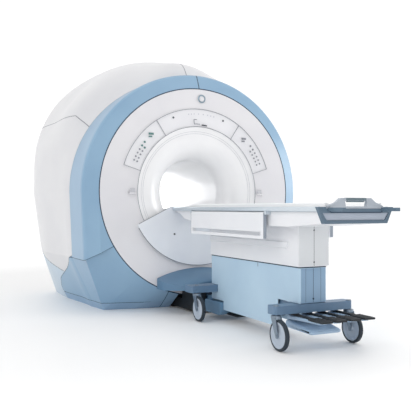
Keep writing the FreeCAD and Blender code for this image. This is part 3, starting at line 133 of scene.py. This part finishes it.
MATERIALS = {
    # Sprayed polyurethane covers: broad soft highlights on flat, faintly cloudy colour.
    "white_cover": moulded("sprayed polyurethane, warm white", "#dedee0", "#d9d9dc"),
    "disc_white": moulded("sprayed polyurethane, cool white", "#e3e2e5", "#dfdee2"),
    "blue_cover": moulded("sprayed polyurethane, mid blue", "#8fb0ca", "#88a9c5"),
    "pale_blue_cover": moulded("sprayed polyurethane, pale blue", "#c3d3e1", "#bccedd"),
    "plinth_blue": moulded("textured kick strip, deep blue", "#97b3cd", "#8caac6", 0.5, 2.0, 0.3),
    "bib_grey": moulded("sprayed polyurethane, light grey", "#e9edf2", "#e1e5ec"),
    # The bore is glossier, so light runs along it.
    "bore_white": moulded("gloss gel coat, white", "#f4f4f5", "#efeff1", 0.22),
    # Film, textured mouldings, coats and nylon: duller than the covers, with little highlight.
    "panel_white": moulded("membrane keypad film", "#e9e9ec", "#e4e4e8", 0.45),
    "dock_blue": moulded("textured moulding, slate blue", "#6689a6", "#5b7e9d", 0.45),
    "dark_metal": moulded("black powder coat", "#15191d", "#101316", 0.5),
    "screw_dark": moulded("dark nylon cap", "#565b62", "#4b5057", 0.4),
    "track_grey": moulded("low friction laminate", "#dfe3e6", "#d6dbdf", 0.3),
    "frame_blue": moulded("powder coat, slate blue", "#64809c", "#5b7793", 0.4),
    # Sprayed covers of the table.
    "pedestal_blue": moulded("sprayed polyurethane, sky blue", "#b9d3e5", "#b0cbdf"),
    "table_white": moulded("sprayed polyurethane, bright white", "#eaebee", "#e4e6ea"),
    # Anodised bar and the grips beside it: the bar mirrors the room softly, and the grips stay dull.
    "rail_metal": metal("anodised bar", "#d7dfe5", "#cdd6dd", 0.3),
    "handle_grey": moulded("grained grip moulding", "#b4bbc4", "#aab2bc", 0.5),
    "cradle_white": moulded("smooth laminate, white", "#f3f4f5", "#eef0f1", 0.3),
    # Ground and plated metal of the lift and casters, and their plain grey and black rubber.
    "cylinder_steel": metal("ground steel", "#a7abb0", "#9a9ea4", 0.3),
    "caster_zinc": metal("zinc plate", "#8c98a5", "#7f8c99", 0.35),
    "wheel_grey": moulded("grey caster wheel", "#b6c1ce", "#aab6c5", 0.5),
    "pedal_black": moulded("ribbed rubber, black", "#1e2329", "#171b21", 0.6),
    "lever_grey": moulded("dark grip", "#6f8088", "#64757e", 0.5),
    # Inside the magnet, behind the covers.
    "steel": moulded("painted vessel steel", "#b0b3b6", "#a6a9ad", 0.4),
    "winding": metal("copper winding", "#a8683c", "#96592f", 0.4),
    "resin": moulded("cast resin", "#c9bf9a", "#beb38d", 0.5),
    # Pieces added to the CAD: darker end panels painted as shade, dark strips painted as the shade in seams,
    # grooves and recesses, printed keys and lamps.
    # Painted shade of the steps on the bell and of the recessed sockets beside the bore.
    "ring_shadow": moulded("painted step and recess shade, soft grey", "#c6c7cc", "#bebfc5", 0.5),
    # Painted shade: darker copies of the table's cover colours for its end faces.
    "end_shade_blue": moulded("painted end-face shade, deeper sky blue", "#8fadc8", "#86a4c0", 0.4),
    "end_shade_white": moulded("painted end-face shade, grey white", "#d9dcdf", "#d1d5d9", 0.4),
    "rim_slate": moulded("grained grip moulding, slate", "#5f7485", "#586c7e", 0.5),
    # Painted shade: dark strips that stand for the shadow in the narrow gaps, grooves and recesses between
    # covers.
    "seam_shade_grey": moulded("painted seam shade, grey", "#8d9098", "#84878f", 0.6),
    "seam_shade_navy": moulded("painted seam shade, dark blue", "#2f4459", "#283d52", 0.6),
    "cap_grey": metal("satin anodised cap", "#9fb3c0", "#95a9b7", 0.35),
    "key_grey": moulded("printed key, grey", "#8a8d95", "#81848c", 0.5),
    "key_teal": moulded("printed key, teal", "#5d8482", "#547a79", 0.5),
    "glass_black": moulded("smoked display glass", "#4c4f57", "#45484f", 0.2),
    "lamp_lens": moulded("frosted lamp lens", "#c9c9d2", "#c0c0ca", 0.3),
    "inlay_grey": moulded("satin moulding, light grey", "#aab3c1", "#a1abb9", 0.4),
    # Painted shade for the end faces of the arm boards.
    "end_face_shade_slate": moulded("painted end-face shade, slate grey", "#98a1ac", "#8f98a4", 0.45),
    "tyre_black": moulded("thermoplastic rubber tyre", "#26323d", "#202b35", 0.6),
    "pedal_blue": moulded("moulded nylon, lavender blue", "#a9c2da", "#9fb9d3", 0.4),
    "vent_slate": moulded("louvre moulding, slate", "#8fa0b1", "#8697a9", 0.5),
}
for part in frame["record"]["subparts"]:
    mesh = NODES[part["node"]].data
    mesh.materials.clear()
    mesh.materials.append(MATERIALS[part["material_slot"]])
NODES["push_handle"].data.materials[0] = MATERIALS["rim_slate"]


# ---------------------------------------------------------------- makers
ISO = 0.5 * (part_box("front_disc")[0][2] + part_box("front_disc")[1][2])
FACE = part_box("front_disc")[0][1]
ALONG_BORE = Vector((0, 1, 0))
SIDE_SEAM_Y = -2.073
FLOOR_RADIUS = 11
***
Please reproduce the entire listing, exactly as shown.

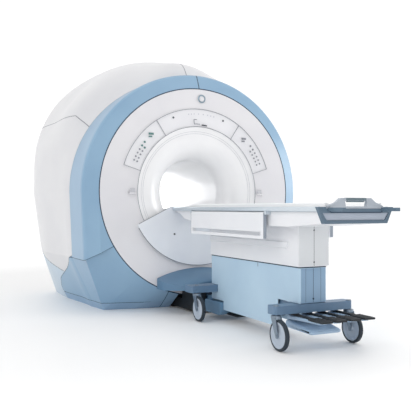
Keep writing the FreeCAD and Blender code for this image. This is part 3, starting at line 133 of scene.py. This part finishes it.
MATERIALS = {
    # Sprayed polyurethane covers: broad soft highlights on flat, faintly cloudy colour.
    "white_cover": moulded("sprayed polyurethane, warm white", "#dedee0", "#d9d9dc"),
    "disc_white": moulded("sprayed polyurethane, cool white", "#e3e2e5", "#dfdee2"),
    "blue_cover": moulded("sprayed polyurethane, mid blue", "#8fb0ca", "#88a9c5"),
    "pale_blue_cover": moulded("sprayed polyurethane, pale blue", "#c3d3e1", "#bccedd"),
    "plinth_blue": moulded("textured kick strip, deep blue", "#97b3cd", "#8caac6", 0.5, 2.0, 0.3),
    "bib_grey": moulded("sprayed polyurethane, light grey", "#e9edf2", "#e1e5ec"),
    # The bore is glossier, so light runs along it.
    "bore_white": moulded("gloss gel coat, white", "#f4f4f5", "#efeff1", 0.22),
    # Film, textured mouldings, coats and nylon: duller than the covers, with little highlight.
    "panel_white": moulded("membrane keypad film", "#e9e9ec", "#e4e4e8", 0.45),
    "dock_blue": moulded("textured moulding, slate blue", "#6689a6", "#5b7e9d", 0.45),
    "dark_metal": moulded("black powder coat", "#15191d", "#101316", 0.5),
    "screw_dark": moulded("dark nylon cap", "#565b62", "#4b5057", 0.4),
    "track_grey": moulded("low friction laminate", "#dfe3e6", "#d6dbdf", 0.3),
    "frame_blue": moulded("powder coat, slate blue", "#64809c", "#5b7793", 0.4),
    # Sprayed covers of the table.
    "pedestal_blue": moulded("sprayed polyurethane, sky blue", "#b9d3e5", "#b0cbdf"),
    "table_white": moulded("sprayed polyurethane, bright white", "#eaebee", "#e4e6ea"),
    # Anodised bar and the grips beside it: the bar mirrors the room softly, and the grips stay dull.
    "rail_metal": metal("anodised bar", "#d7dfe5", "#cdd6dd", 0.3),
    "handle_grey": moulded("grained grip moulding", "#b4bbc4", "#aab2bc", 0.5),
    "cradle_white": moulded("smooth laminate, white", "#f3f4f5", "#eef0f1", 0.3),
    # Ground and plated metal of the lift and casters, and their plain grey and black rubber.
    "cylinder_steel": metal("ground steel", "#a7abb0", "#9a9ea4", 0.3),
    "caster_zinc": metal("zinc plate", "#8c98a5", "#7f8c99", 0.35),
    "wheel_grey": moulded("grey caster wheel", "#b6c1ce", "#aab6c5", 0.5),
    "pedal_black": moulded("ribbed rubber, black", "#1e2329", "#171b21", 0.6),
    "lever_grey": moulded("dark grip", "#6f8088", "#64757e", 0.5),
    # Inside the magnet, behind the covers.
    "steel": moulded("painted vessel steel", "#b0b3b6", "#a6a9ad", 0.4),
    "winding": metal("copper winding", "#a8683c", "#96592f", 0.4),
    "resin": moulded("cast resin", "#c9bf9a", "#beb38d", 0.5),
    # Pieces added to the CAD: darker end panels painted as shade, dark strips painted as the shade in seams,
    # grooves and recesses, printed keys and lamps.
    # Painted shade of the steps on the bell and of the recessed sockets beside the bore.
    "ring_shadow": moulded("painted step and recess shade, soft grey", "#c6c7cc", "#bebfc5", 0.5),
    # Painted shade: darker copies of the table's cover colours for its end faces.
    "end_shade_blue": moulded("painted end-face shade, deeper sky blue", "#8fadc8", "#86a4c0", 0.4),
    "end_shade_white": moulded("painted end-face shade, grey white", "#d9dcdf", "#d1d5d9", 0.4),
    "rim_slate": moulded("grained grip moulding, slate", "#5f7485", "#586c7e", 0.5),
    # Painted shade: dark strips that stand for the shadow in the narrow gaps, grooves and recesses between
    # covers.
    "seam_shade_grey": moulded("painted seam shade, grey", "#8d9098", "#84878f", 0.6),
    "seam_shade_navy": moulded("painted seam shade, dark blue", "#2f4459", "#283d52", 0.6),
    "cap_grey": metal("satin anodised cap", "#9fb3c0", "#95a9b7", 0.35),
    "key_grey": moulded("printed key, grey", "#8a8d95", "#81848c", 0.5),
    "key_teal": moulded("printed key, teal", "#5d8482", "#547a79", 0.5),
    "glass_black": moulded("smoked display glass", "#4c4f57", "#45484f", 0.2),
    "lamp_lens": moulded("frosted lamp lens", "#c9c9d2", "#c0c0ca", 0.3),
    "inlay_grey": moulded("satin moulding, light grey", "#aab3c1", "#a1abb9", 0.4),
    # Painted shade for the end faces of the arm boards.
    "end_face_shade_slate": moulded("painted end-face shade, slate grey", "#98a1ac", "#8f98a4", 0.45),
    "tyre_black": moulded("thermoplastic rubber tyre", "#26323d", "#202b35", 0.6),
    "pedal_blue": moulded("moulded nylon, lavender blue", "#a9c2da", "#9fb9d3", 0.4),
    "vent_slate": moulded("louvre moulding, slate", "#8fa0b1", "#8697a9", 0.5),
}
for part in frame["record"]["subparts"]:
    mesh = NODES[part["node"]].data
    mesh.materials.clear()
    mesh.materials.append(MATERIALS[part["material_slot"]])
NODES["push_handle"].data.materials[0] = MATERIALS["rim_slate"]


# ---------------------------------------------------------------- makers
ISO = 0.5 * (part_box("front_disc")[0][2] + part_box("front_disc")[1][2])
FACE = part_box("front_disc")[0][1]
ALONG_BORE = Vector((0, 1, 0))
SIDE_SEAM_Y = -2.073
FLOOR_RADIUS = 11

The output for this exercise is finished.